Ingredients (makes 6 paranthas)
1¼ cup (160 gms) all purpose flour
2 medium potatoes (160 grams) boiled, cooled, peeled and mashed well
½ tsp (2½ gms) salt
2 tbsp (24 ml) oil or melted ghee
40 ml (approx 4 tbsp) water
For rolling and cooking the paranthas
¼ cup flour in a small bowl
⅓ cup oil or melted ghee in a small bowl
Get Started (pictorial steps below)
- In a large flat dish add the salt to the flour and rub the mashed potato into the flour thoroughly with your fingertips till it starts resembling fine breadcrumbs. Add the oil or ghee and keep rubbing with your fingertips till all the ingredients seem evenly distributed and the mixture still resembles fine breadcrumbs.
- Then make a well in the centre of the flour and pour in the water. Make a claw with your fingers and mix everything gently till you have no dry flour left and the flour is clumped together. Knead your dough, pushing with the heel of your palm and pulling the dough back till you get a smooth dough. Do this about 20 times gently. Don’t press down too hard while kneading the dough else you’ll get tough paranthas.
- If your dough is a bit wet while kneading add a teaspoon more of flour. If too dry, add a teaspoon of water. The dough should not be a wet or sticky. Once kneaded, shape into a ball and cover with cling film or a damp tea towel and let the dough rest for at least half an hour. After that, shape the dough into 6 balls and cover with the cling film or towel so that they do not form a skin while you roll each ball into flat circles.

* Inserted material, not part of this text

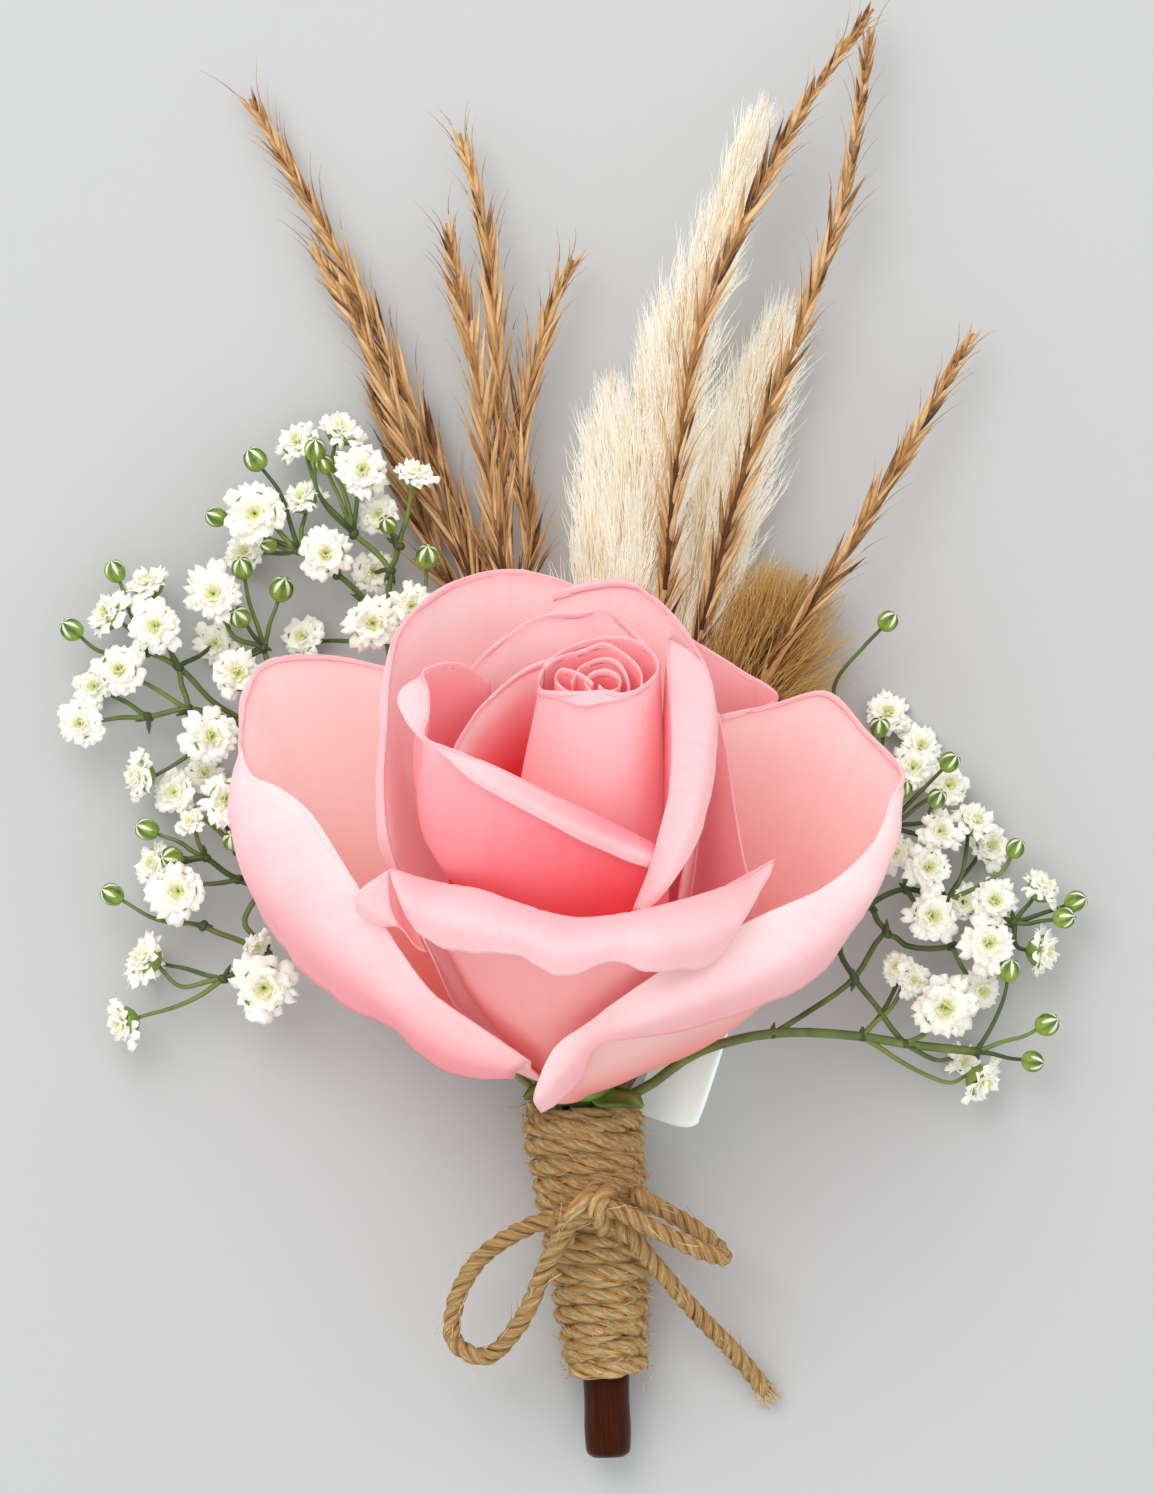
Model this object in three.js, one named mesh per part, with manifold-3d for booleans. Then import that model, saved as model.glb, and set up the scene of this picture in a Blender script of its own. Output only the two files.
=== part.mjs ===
// Rose boutonniere: one pink rose on a hip and sepals, backed by baby's breath, dry grasses and
// soft plumes, its stems wrapped in twine over a dark wooden stick, with a twine bow and a satin loop.
// Millimetres, +Z up. The boutonniere lies on its back on the table: bloom facing up, stems toward -Y.
import * as THREE from "three";
import Module from "manifold-3d";

const wasm = await Module();
wasm.setup();
const { Manifold, Mesh } = wasm;

// Driving dimensions, mm and degrees
const PETAL_THICK = 0.7;
const BLOOM_SMOOTHING = 0.27;
const FINE_SMOOTHING = 0.11;
const ROSE_BASE = [1.2, -34.5, 10.0];
const ROSE_LEAN_UP = 33.6;
const TWINE_DIA = 1.9;
const TWINE_PITCH = 1.86;
const WRAP_TOP_V = 1103;
const WRAP_END_V = 1373;
const WRAP_FLAT = 0.75;
const WRAP_GROOVE = 0.5;
const STICK_RADIUS = 2.25;
const STICK_TIP = 0.78;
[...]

- Cover each ball with a light dusting of flour and lightly flour the surface you will be rolling the dough on. With a rolling pin, flatten the ball into a six inch circle with 2mm thickness and place it on a hot flat griddle or tawa (can use any flat bottomed pan if you don’t have a tawa). Keep the heat on medium. Flip the parantha after a minute and spread a teaspoon or a bit more of oil or ghee all over the surface. After about a minute or two, flip the parantha again and spread the same amount of oil or ghee all over the surface. Flip again after a minute or two and keep on the heat for another minute. Both sides should be a nice golden brown with darker reddish brownish patches. Remove and repeat with the others.
- These are best eaten hot. Serve immediately. You can even make four 8 inch paranthas instead of six 6 inch paranthas if you want larger ones.